The problem => Repeat the material exactly, every line of it.
-- START OF Input rows --
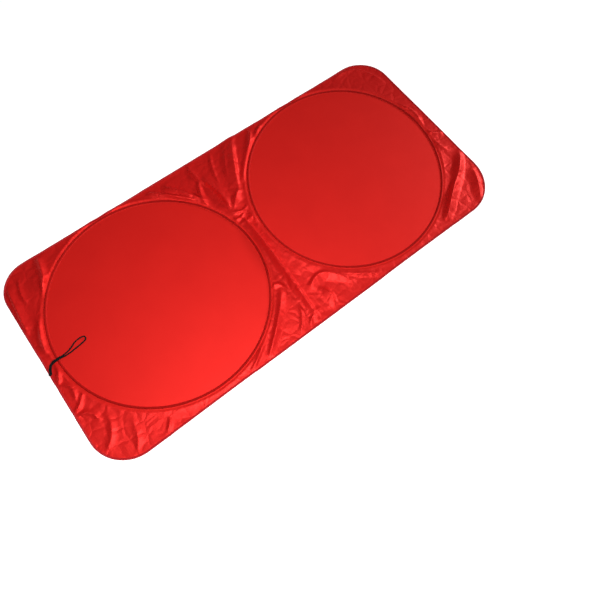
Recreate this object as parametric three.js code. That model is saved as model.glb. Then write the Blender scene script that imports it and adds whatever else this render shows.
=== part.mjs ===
// Twist-fold windscreen cover with two sprung hoops, laid out flat.
// Millimetres, +Z up, the cover's length along X, its height along Y, the floor at Z = 0.
import * as THREE from 'three';
import { mergeGeometries, mergeVertices } from 'three/addons/utils/BufferGeometryUtils.js';

// Sheet
const coverHeight = 702;
const farRightCorner = 113;
const farLeftCorner = 97;
const nearLeftCorner = 118;
const nearRightCorner = 131;
const clothThickness = 0.5;

// Sprung hoops, drawn slightly oval by the pull of the cloth
const hoopMargin = 20.5;
const hoopGap = 64;
const endMargin = 44;
const hoopSetAcross = -3.3;
const hoopSetUp = 8.5;
const leftHoopOval = 0.0134;
const leftHoopTurn = -0.8;
const rightHoopOval = 0.0211;
const rightHoopTurn = 0.84;
const wireDiameter = 2.2;
const wireEndGap = 2;

// Crimp sleeve that closes each hoop
const sleeveLength = 32;
const sleeveWall = 0.35;
const sleeveAngle = -1.9;

// Tapes
const casingWidth = 9;
const casingThickness = 0.4;
const bindingWidth = 5.5;
const bindingThickness = 0.4;

// Elastic loop
const loopCordDiameter = 3.5;
const loopStrandSpacing = 5.2;

// Fits and slopes
const clearance = 0.3;
const ribCrown = 2.6;
const casingSeam = 0.5;
const discSag = 100;
const outerSag = 16;
const edgeSag = 14;
const bindingSeam = 0.5;

// Sizes that follow from those
const hoopDiameter = coverHeight - 2 * hoopMargin;
const hoopSpacing = hoopDiameter + hoopGap;
const coverLength = hoopSpacing + hoopDiameter + 2 * endMargin;

// How finely the cloth is divided
const midlineSteps = 32;
const fanReach = 250;
const fanSteps = 14;
const longEdgeSteps = 7;
const cornerSteps = 5;
const endSteps = 11;
const marginSteps = 5;
const hoopSteps = 96;
const casingSteps = 72;
const loopSteps = 40;

// Colours
const red = { color: 0xc8141e, roughness: 0.45, metalness: 0 };
const tapeRed = { color: 0xa80c16, roughness: 0.6, metalness: 0 };
const springSteel = { color: 0x8d8f92, roughness: 0.35, metalness: 1 };
const black = { color: 0x141416, roughness: 0.8, metalness: 0 };

const group = new THREE.Group();

function addMesh(name, geometry, material) {
  const mesh = new THREE.Mesh(geometry, new THREE.MeshStandardMaterial(material));
  mesh.name = name;
  group.add(mesh);
}

// A hoop is an oval: its long axis is turned in the plane of the sheet.
class Hoop {
  constructor(side, oval, turn) {
    this.centre = new THREE.Vector2(side * hoopSpacing / 2 + hoopSetAcross, hoopSetUp);
    this.long = hoopDiameter / 2 * (1 + oval);
    this.short = hoopDiameter / 2 * (1 - oval);
    this.turn = turn;
  }

  radiusAt(angle) {
    const c = Math.cos(angle - this.turn) / this.long;
    const s = Math.sin(angle - this.turn) / this.short;
    return 1 / Math.hypot(c, s);
  }

  pointAt(angle, offset = 0) {
    const r = this.radiusAt(angle) + offset;
    return new THREE.Vector2(Math.cos(angle) * r, Math.sin(angle) * r).add(this.centre);
  }

  offsetOf(point) {
    const out = point.clone().sub(this.centre);
    return out.length() - this.radiusAt(out.angle());
  }
}

const leftHoop = new Hoop(-1, leftHoopOval, leftHoopTurn);
const rightHoop = new Hoop(1, rightHoopOval, rightHoopTurn);

// Heights of the layers in the rib: casing tape, sleeve and wire, then the sheet over them
const wireRadius = wireDiameter / 2;
const sleeveBore = wireRadius + clearance;
const sleeveRadius = sleeveBore + sleeveWall;
const wireHeight = casingThickness + clearance + sleeveRadius;
const seamHeight = casingThickness + clearance;
const crownHeight = wireHeight + sleeveRadius + clearance;
const bindingSeat = bindingThickness + clearance;
const ribHalf = casingWidth / 2 + casingSeam;
const crownHalf = ribCrown / 2;
const bindingReach = bindingWidth + bindingSeam;

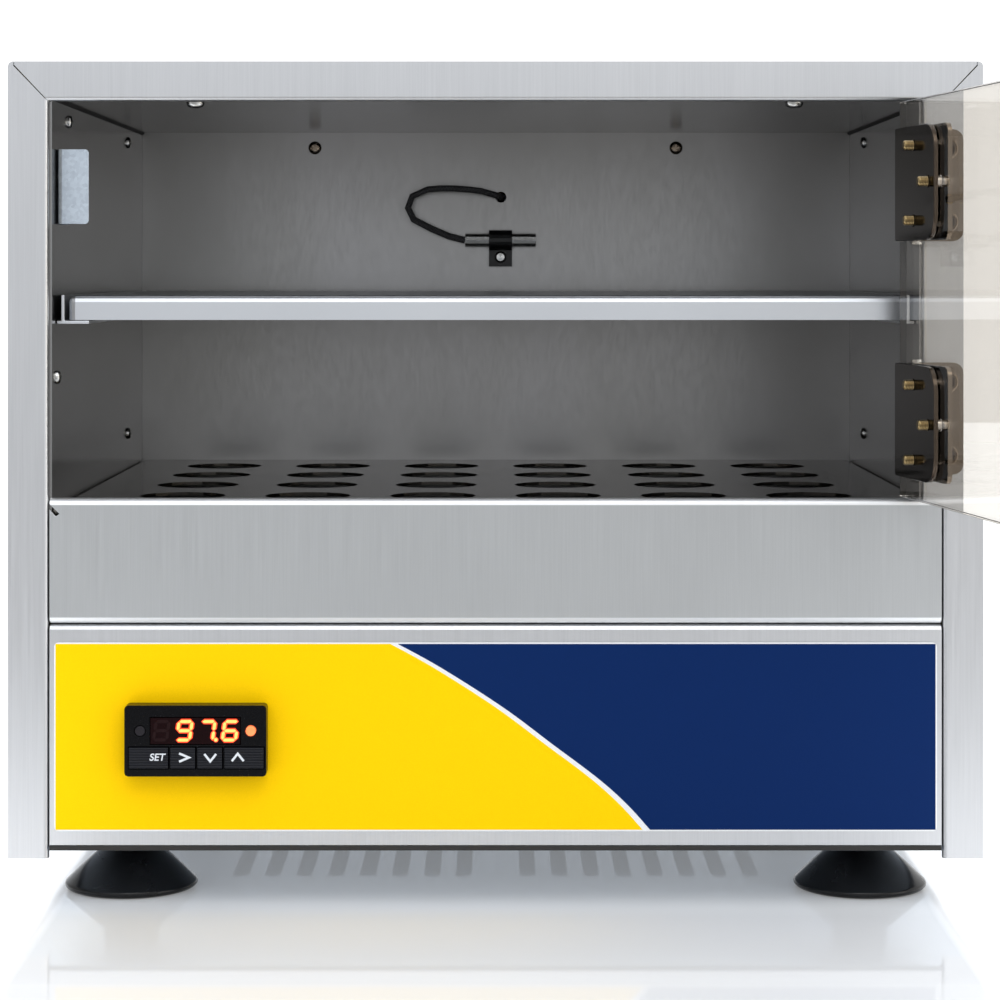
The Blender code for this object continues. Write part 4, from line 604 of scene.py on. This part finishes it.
-- END OF Input rows --
Full response =>
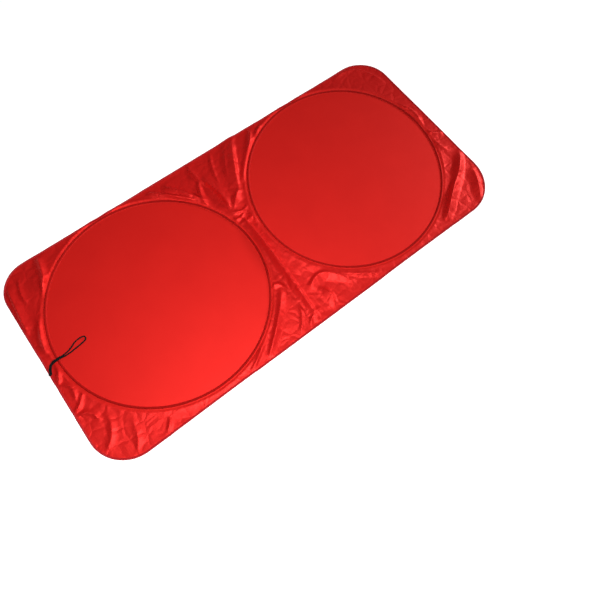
Recreate this object as parametric three.js code. That model is saved as model.glb. Then write the Blender scene script that imports it and adds whatever else this render shows.
=== part.mjs ===
// Twist-fold windscreen cover with two sprung hoops, laid out flat.
// Millimetres, +Z up, the cover's length along X, its height along Y, the floor at Z = 0.
import * as THREE from 'three';
import { mergeGeometries, mergeVertices } from 'three/addons/utils/BufferGeometryUtils.js';

// Sheet
const coverHeight = 702;
const farRightCorner = 113;
const farLeftCorner = 97;
const nearLeftCorner = 118;
const nearRightCorner = 131;
const clothThickness = 0.5;

// Sprung hoops, drawn slightly oval by the pull of the cloth
const hoopMargin = 20.5;
const hoopGap = 64;
const endMargin = 44;
const hoopSetAcross = -3.3;
const hoopSetUp = 8.5;
const leftHoopOval = 0.0134;
const leftHoopTurn = -0.8;
const rightHoopOval = 0.0211;
const rightHoopTurn = 0.84;
const wireDiameter = 2.2;
const wireEndGap = 2;

// Crimp sleeve that closes each hoop
const sleeveLength = 32;
const sleeveWall = 0.35;
const sleeveAngle = -1.9;

// Tapes
const casingWidth = 9;
const casingThickness = 0.4;
const bindingWidth = 5.5;
const bindingThickness = 0.4;

// Elastic loop
const loopCordDiameter = 3.5;
const loopStrandSpacing = 5.2;

// Fits and slopes
const clearance = 0.3;
const ribCrown = 2.6;
const casingSeam = 0.5;
const discSag = 100;
const outerSag = 16;
const edgeSag = 14;
const bindingSeam = 0.5;

// Sizes that follow from those
const hoopDiameter = coverHeight - 2 * hoopMargin;
const hoopSpacing = hoopDiameter + hoopGap;
const coverLength = hoopSpacing + hoopDiameter + 2 * endMargin;

// How finely the cloth is divided
const midlineSteps = 32;
const fanReach = 250;
const fanSteps = 14;
const longEdgeSteps = 7;
const cornerSteps = 5;
const endSteps = 11;
const marginSteps = 5;
const hoopSteps = 96;
const casingSteps = 72;
const loopSteps = 40;

// Colours
const red = { color: 0xc8141e, roughness: 0.45, metalness: 0 };
const tapeRed = { color: 0xa80c16, roughness: 0.6, metalness: 0 };
const springSteel = { color: 0x8d8f92, roughness: 0.35, metalness: 1 };
const black = { color: 0x141416, roughness: 0.8, metalness: 0 };

const group = new THREE.Group();

function addMesh(name, geometry, material) {
  const mesh = new THREE.Mesh(geometry, new THREE.MeshStandardMaterial(material));
  mesh.name = name;
  group.add(mesh);
}

// A hoop is an oval: its long axis is turned in the plane of the sheet.
class Hoop {
  constructor(side, oval, turn) {
    this.centre = new THREE.Vector2(side * hoopSpacing / 2 + hoopSetAcross, hoopSetUp);
    this.long = hoopDiameter / 2 * (1 + oval);
    this.short = hoopDiameter / 2 * (1 - oval);
    this.turn = turn;
  }

  radiusAt(angle) {
    const c = Math.cos(angle - this.turn) / this.long;
    const s = Math.sin(angle - this.turn) / this.short;
    return 1 / Math.hypot(c, s);
  }

  pointAt(angle, offset = 0) {
    const r = this.radiusAt(angle) + offset;
    return new THREE.Vector2(Math.cos(angle) * r, Math.sin(angle) * r).add(this.centre);
  }

  offsetOf(point) {
    const out = point.clone().sub(this.centre);
    return out.length() - this.radiusAt(out.angle());
  }
}

const leftHoop = new Hoop(-1, leftHoopOval, leftHoopTurn);
const rightHoop = new Hoop(1, rightHoopOval, rightHoopTurn);

// Heights of the layers in the rib: casing tape, sleeve and wire, then the sheet over them
const wireRadius = wireDiameter / 2;
const sleeveBore = wireRadius + clearance;
const sleeveRadius = sleeveBore + sleeveWall;
const wireHeight = casingThickness + clearance + sleeveRadius;
const seamHeight = casingThickness + clearance;
const crownHeight = wireHeight + sleeveRadius + clearance;
const bindingSeat = bindingThickness + clearance;
const ribHalf = casingWidth / 2 + casingSeam;
const crownHalf = ribCrown / 2;
const bindingReach = bindingWidth + bindingSeam;

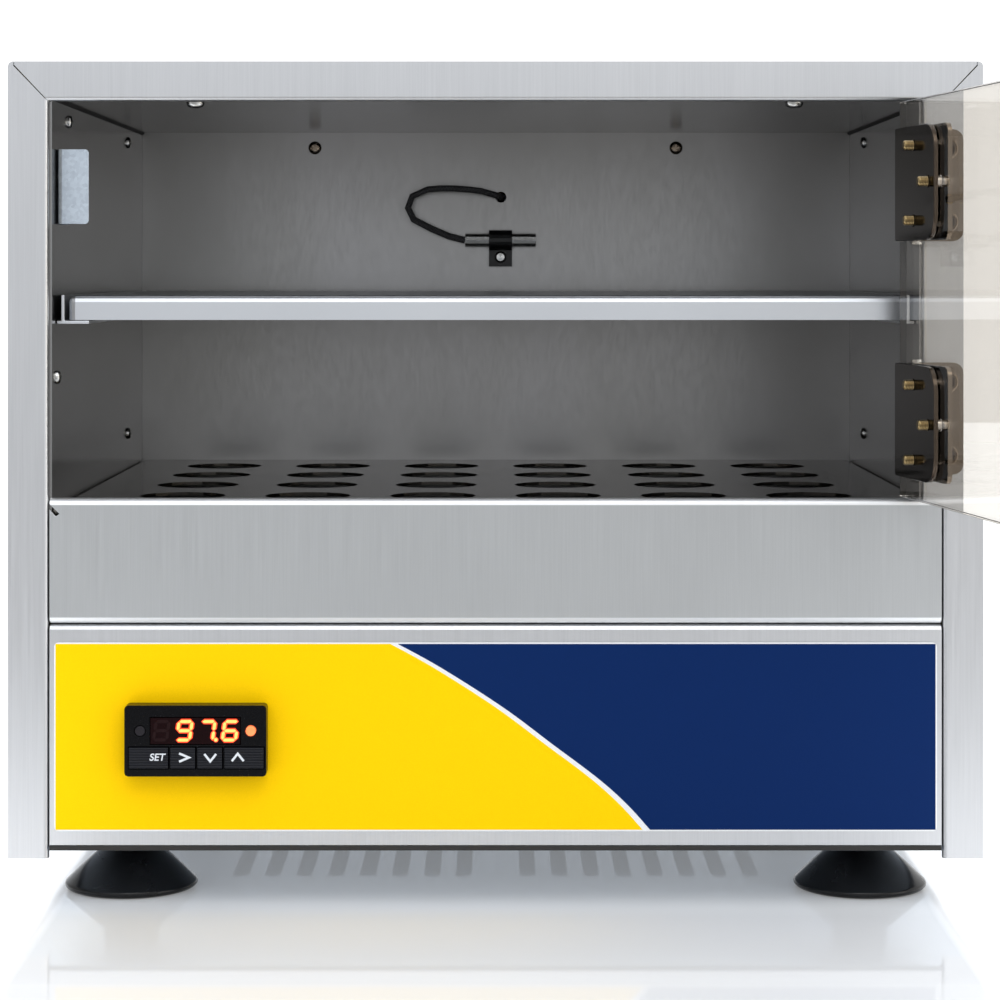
The Blender code for this object continues. Write part 4, from line 604 of scene.py on. This part finishes it.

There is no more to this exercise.